--- WORK REQUIRED ---
Beginning at the first line of the data, print each line exactly, stopping after the line that contains "# ---- Wire holders".

:: DATA EXCERPT ::

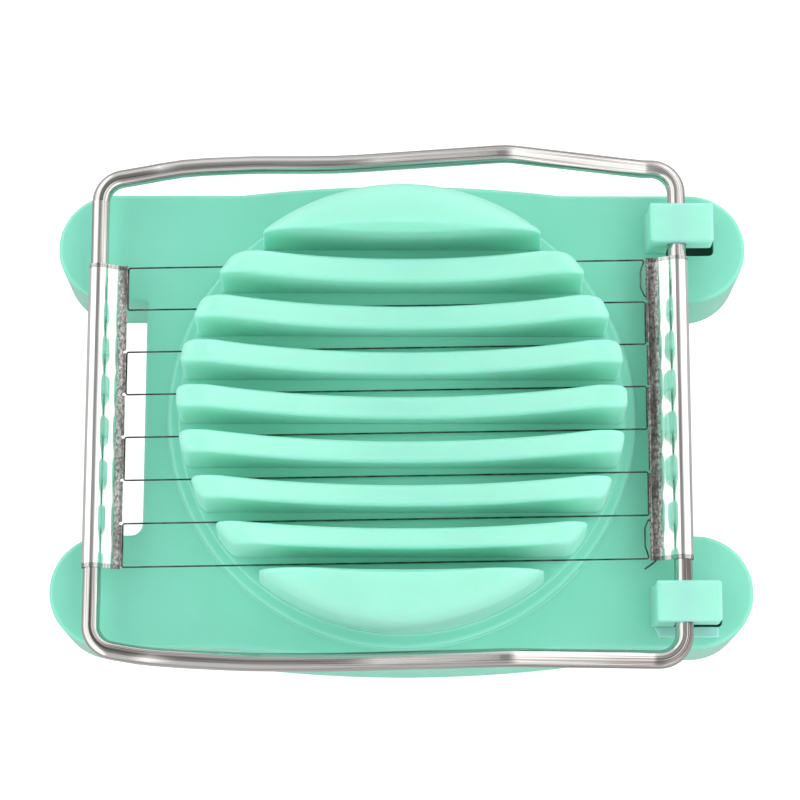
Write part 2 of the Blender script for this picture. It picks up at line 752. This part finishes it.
def arm_corners(side):
    """Corners of one arm from the handle end, where it sweeps out gently, to the hinge end."""
    flat = ROD_Z + 1.7
    peak = node_box("arm_rear")[1].z - ROD_R + 0.4
    wide = ARM_Y + 0.18
    hinge_end = ARM_Y if side > 0 else ARM_Y - 0.6
    return [
        (HANDLE_X, side * (wide - 2.9), ROD_Z, 4.6),
        (HANDLE_X + 8.7, side * (wide - 1.35), ROD_Z, 20),
        (HANDLE_X + 15.0, side * (wide - 0.6), flat, 30),
        (HANDLE_X + 28.0, side * wide, flat, 120),
        (-12, side * wide, flat, 45),
        (19, side * wide, peak, 6),
        (HINGE_X - 6, side * hinge_end, ROD_Z, 5),
        (HINGE_X, side * hinge_end, ROD_Z, 4.6),
    ]


def build_rod(material):
    corners = arm_corners(1) + arm_corners(-1)[::-1]
    path = spaced(rounded_path(corners, True, 0.16), 3.0, True)
    bm = bmesh.new()
    sweep(bm, path, ROD_R, 32, True)
    replaced = ["hinge_bar", "handle_bar", "arm_front", "arm_rear"]
    make_piece("frame_rod", bm, material, "frame", replaced)


# ---- Wire holders ----


def holder_line(reach):
    """Middle line of the holder's section, as (reach towards the dish, height from the bar)."""
    wrap = ROD_R + BAR_GAP + SHEET / 2
    line = arc(0, 0, wrap, -40, -330, 46)
    line += arc(4.70, 4.80, 5.0, 232, 252, 12)
    line += [(3.32, -0.08), (3.48, -0.3), (3.8, -0.5), (4.3, -0.68), (reach - 0.5, -0.8)]
    line += [(reach - 0.26, -0.76), (reach - 0.1, -0.6), (reach - 0.04, -0.35)]
    return line


def thickened(line, thick):
    """Closed outline of a strip along a line."""
    upper, lower = [], []
    last = len(line) - 1
    for k, (x, z) in enumerate(line):
        ax, az = line[max(k - 1, 0)]
        bx, bz = line[min(k + 1, last)]
        length = math.hypot(bx - ax, bz - az)
        nx, nz = -(bz - az) / length * thick / 2, (bx - ax) / length * thick / 2
        upper.append((x + nx, z + nz))
        lower.append((x - nx, z - nz))
    return upper, lower


def strand_y(side):
    """Places of the strands along a holder, from the rear to the front."""
    nodes = [node_box(f"cutting_wire_{i}") for i in range(1, STRAND_COUNT + 1)]
    wire_r = (nodes[0][1].z - nodes[0][0].z) / 2
    if side > 0:
        return [high.y - wire_r for low, high in nodes]
    return [low.y + wire_r for low, high in nodes]


def notched(upper, lower):
    """The section with its lip cut away, where a strand passes."""
    outer, inner = list(upper), list(lower)
    keep = len(outer) - LIP_POINTS
    for k in range(keep, len(outer)):
        share = (k - keep + 1) / LIP_POINTS * LIP_STEP
        outer[k] = (outer[keep - 1][0] + share, outer[keep - 1][1])
        inner[k] = (inner[keep - 1][0] + share, inner[keep - 1][1])
    return outer, inner


def build_holder(name, side, material):
    low, high = node_box(name)
    bar_x = HINGE_X if side > 0 else HANDLE_X
    reach = max(abs(low.x - bar_x), abs(high.x - bar_x))
    upper, lower = thickened(holder_line(reach), SHEET)
    stations = [(low.y, 0), (low.y + 0.12, 0)]
    for y in sorted(strand_y(side)):
        stations += [(y - NOTCH_HALF, 0), (y - NOTCH_HALF + NOTCH_SLOPE, 1)]
        stations += [(y + NOTCH_HALF - NOTCH_SLOPE, 1), (y + NOTCH_HALF, 0)]
    stations += [(high.y - 0.12, 0), (high.y, 0)]
    bm = bmesh.new()
    rows = []
    for y, cut in stations:
        outer, inner = notched(upper, lower) if cut else (upper, lower)
        section = outer + inner[::-1]
        rows.append([(bar_x - side * u, y, ROD_Z + z) for u, z in section])
    rings = loft(bm, rows)
    bm.faces.new(rings[0])
    bm.faces.new(rings[-1])
    make_piece(f"{name}_sheet", bm, material, "frame", [name], sharp=40)


# ---- Cutting wire ----


def wire_place():
    """The wire's radius and height, and the X of its turns at the handle and at the hinge."""
    low, high = node_box("cutting_wire_1")
    radius = (high.z - low.z) / 2
    return radius, (high.z + low.z) / 2, low.x - radius, high.x + radius


def wire_corners():
    """Route of the wire from its slack start, strand by strand, with a turn at each lip."""
    _, z, left_x, right_x = wire_place()
    left, right = strand_y(-1), strand_y(1)
    slack_x = right_x - WIRE_SLACK
    route = [(right_x + 0.5, right[1] + 0.9, z - 0.35, 0)]
    route += [(right_x - 0.1, right[1] + 1.2, z, WIRE_BEND)]
    route += [(slack_x, right[1] + 2.6, z + 0.3, 1.5), (slack_x, right[0] - 2.2, z + 0.3, 1.5)]
    for i in range(STRAND_COUNT):
        ends = [(right_x, right[i], z, WIRE_BEND), (left_x, left[i], z, WIRE_BEND)]
        route += ends if i % 2 == 0 else ends[::-1]
    return route


def build_wire(material):
    """The laced wire with its slack tail, and the cut end that sticks out beside it."""
    radius, z, _, right_x = wire_place()
    right = strand_y(1)
    slack_x = right_x - WIRE_SLACK
    tail = [(slack_x, right[-1] + 2.2, z + 0.3, 1.5), (slack_x, right[-2] - 2.4, z + 0.3, 1.5)]
    tail += [(right_x - 0.1, right[-2] - 0.9, z, WIRE_BEND), (right_x + 0.6, right[-2] - 0.7, z - 0.35, 0)]
    bm = bmesh.new()
    route = rounded_path(wire_corners() + tail, False, 0.1)
    sweep(bm, spaced(route, 8.0, False), radius, 10, False)
    end = [(right_x + 1.2, right[-1] - 0.3, z + 0.1, 0), (right_x + 0.5, right[-1] - 0.9, z + 0.1, 0.5)]
    end += [(right_x - 0.9, right[-1] - 1.9, z + 0.2, 0)]
    sweep(bm, rounded_path(end, False), radius, 10, False)
    replaced = [f"cutting_wire_{i}" for i in range(1, STRAND_COUNT + 1)]
    replaced += ["wire_turns_hinge", "wire_turns_handle"]
    make_piece("laced_wire", bm, material, "frame", replaced)


# ---- Stage ----


def under_lobes(tree):
    """Zero under the base's lobes, where the floor lies in the dark, and one elsewhere."""
    split = tree.nodes.new("ShaderNodeSeparateXYZ")
    tree.links.new(tree.nodes.new("ShaderNodeTexCoord").outputs["Object"], split.inputs[0])
    along = math_node(tree, "SUBTRACT", math_node(tree, "ABSOLUTE", split.outputs["X"]), LOBE_X * MM)
    across = math_node(tree, "SUBTRACT", math_node(tree, "ABSOLUTE", split.outputs["Y"]), LOBE_Y * MM)
    along_square = math_node(tree, "POWER", along, 2.0)
    across_square = math_node(tree, "POWER", across, 2.0)
    square = math_node(tree, "ADD", along_square, across_square)
    return math_node(tree, "GREATER_THAN", square, ((LOBE_R - 1.0) * MM) ** 2)


def build_floor():
    """Pale floor that glows, more to the camera than to the object, so that no shadow shows."""
    material, tree, shader = new_material("pale_floor")
    shader.inputs["Base Color"].default_value = (0.3, 0.3, 0.3, 1)
    shader.inputs["Roughness"].default_value = 0.9
    shader.inputs["Specular IOR Level"].default_value = 0.0
    shader.inputs["Emission Color"].default_value = (1, 1, 1, 1)
    seen = tree.nodes.new("ShaderNodeLightPath").outputs["Is Camera Ray"]
    glow = map_range(tree, seen, 0.0, 1.0, 0.25, 0.97)
    strength = math_node(tree, "MULTIPLY", glow, under_lobes(tree))
    tree.links.new(strength, shader.inputs["Emission Strength"])
    bm = bmesh.new()
    half = FLOOR_HALF
    plan = ((-half, -half), (half, -half), (half, half), (-half, half))
    bm.faces.new([bm.verts.new((x, y, FLOOR_Z)) for x, y in plan])
    mesh = bpy.data.meshes.new("floor")
    bm.to_mesh(mesh)
    bm.free()
    mesh.transform(Matrix.Scale(MM, 4))
    mesh.materials.append(material)
    floor = bpy.data.objects.new("floor", mesh)
    bpy.context.scene.collection.objects.link(floor)


def build_world():
    """Light from both short sides, dimmer from back and front, dark overhead, pale to the camera."""
    world = bpy.data.worlds.new("studio")
    bpy.context.scene.world = world
    world.use_nodes = True
    tree = world.node_tree
    background = tree.nodes["Background"]
    direction = tree.nodes.new("ShaderNodeTexCoord").outputs["Generated"]
    split = tree.nodes.new("ShaderNodeSeparateXYZ")
    tree.links.new(direction, split.inputs[0])
    across = map_range(tree, split.outputs["X"], -1.0, 1.0, 0.0, 1.0)
    bright, dark = (1.5, 1.5, 1.48), (0.34, 0.34, 0.34)
    stops = [(0.26, bright), (0.31, dark), (0.52, dark), (0.60, (0.7, 0.7, 0.7)), (0.70, bright)]
    light = ramp(tree, across, stops)
    back = map_range(tree, split.outputs["Y"], 0.45, 0.8, 0.0, 0.6)
    front = map_range(tree, split.outputs["Y"], -0.45, -0.7, 0.0, 0.35)
    light = mix_colour(tree, 1.0, light, math_node(tree, "ADD", back, front), "ADD")
    path = tree.nodes.new("ShaderNodeLightPath").outputs["Is Camera Ray"]
    seen = mix_colour(tree, path, light, (0.97, 0.97, 0.97))
    tree.links.new(seen, background.inputs["Color"])
    background.inputs["Strength"].default_value = 1.0


def build_camera():
    data = bpy.data.cameras.new("camera")
    data.lens = CAMERA_LENS
    data.sensor_width = 36
    data.clip_start = 0.01
    data.clip_end = 20
    camera = bpy.data.objects.new("camera", data)
    bpy.context.scene.collection.objects.link(camera)
    place = Matrix.Translation(CAMERA_PLACE)
    tilt = Matrix.Rotation(math.radians(CAMERA_TILT), 4, "X")
    roll = Matrix.Rotation(math.radians(CAMERA_ROLL), 4, "Z")
    camera.matrix_world = place @ tilt @ roll
    bpy.context.scene.camera = camera


# ---- The scene ----

bpy.context.scene.view_settings.view_transform = "Standard"
build_camera()
build_world()
build_floor()

deck_plastic = plastic("deck_plastic", (0.27, 0.80, 0.62), 0.16, 0.1)
rib_plastic = plastic("rib_plastic", (0.38, 0.85, 0.70), 0.34, 0.6)
rod_steel = drawn_steel("rod_steel", (0.72, 0.70, 0.68), (0.12, 0.10, 0.09), 0.14)
hinge_sheet = rolled_sheet("hinge_sheet", HINGE_X)
handle_sheet = rolled_sheet("handle_sheet", HANDLE_X)
wire_steel = thin_wire("wire_steel")

build_base_shell(deck_plastic)
build_dish_step(deck_plastic)
for rib in range(1, RIB_COUNT + 1):
    build_rib(rib, rib_plastic)
build_clip("hinge_clip_front", -1, rib_plastic)
build_clip("hinge_clip_rear", 1, rib_plastic)
build_rod(rod_steel)
build_holder("wire_holder_hinge", 1, hinge_sheet)
build_holder("wire_holder_handle", -1, handle_sheet)
build_wire(wire_steel)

:::

--- FULL ANSWER ---
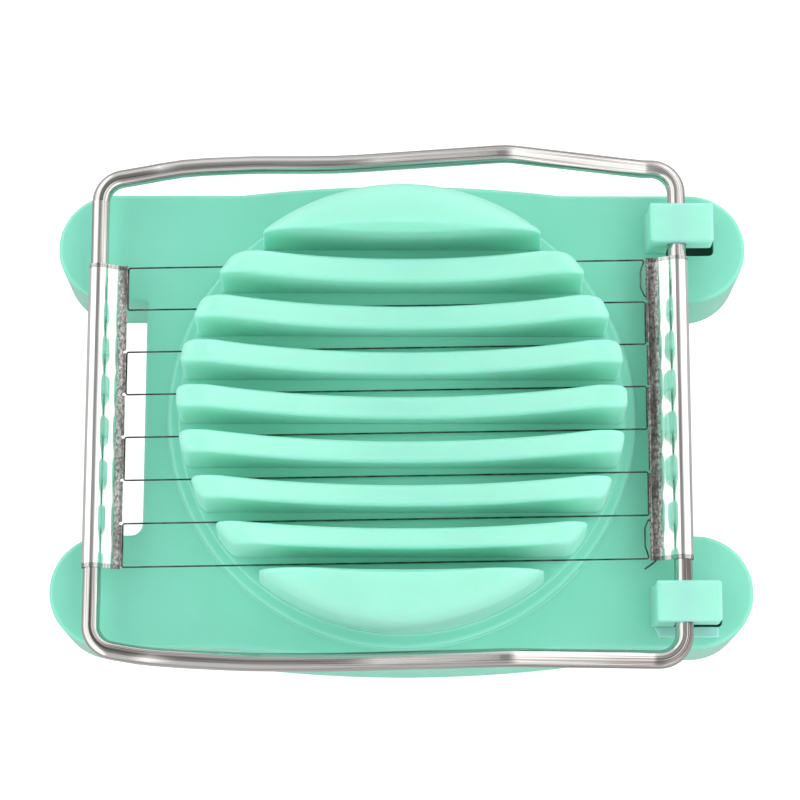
Write part 2 of the Blender script for this picture. It picks up at line 752. This part finishes it.
def arm_corners(side):
    """Corners of one arm from the handle end, where it sweeps out gently, to the hinge end."""
    flat = ROD_Z + 1.7
    peak = node_box("arm_rear")[1].z - ROD_R + 0.4
    wide = ARM_Y + 0.18
    hinge_end = ARM_Y if side > 0 else ARM_Y - 0.6
    return [
        (HANDLE_X, side * (wide - 2.9), ROD_Z, 4.6),
        (HANDLE_X + 8.7, side * (wide - 1.35), ROD_Z, 20),
        (HANDLE_X + 15.0, side * (wide - 0.6), flat, 30),
        (HANDLE_X + 28.0, side * wide, flat, 120),
        (-12, side * wide, flat, 45),
        (19, side * wide, peak, 6),
        (HINGE_X - 6, side * hinge_end, ROD_Z, 5),
        (HINGE_X, side * hinge_end, ROD_Z, 4.6),
    ]


def build_rod(material):
    corners = arm_corners(1) + arm_corners(-1)[::-1]
    path = spaced(rounded_path(corners, True, 0.16), 3.0, True)
    bm = bmesh.new()
    sweep(bm, path, ROD_R, 32, True)
    replaced = ["hinge_bar", "handle_bar", "arm_front", "arm_rear"]
    make_piece("frame_rod", bm, material, "frame", replaced)


# ---- Wire holders ----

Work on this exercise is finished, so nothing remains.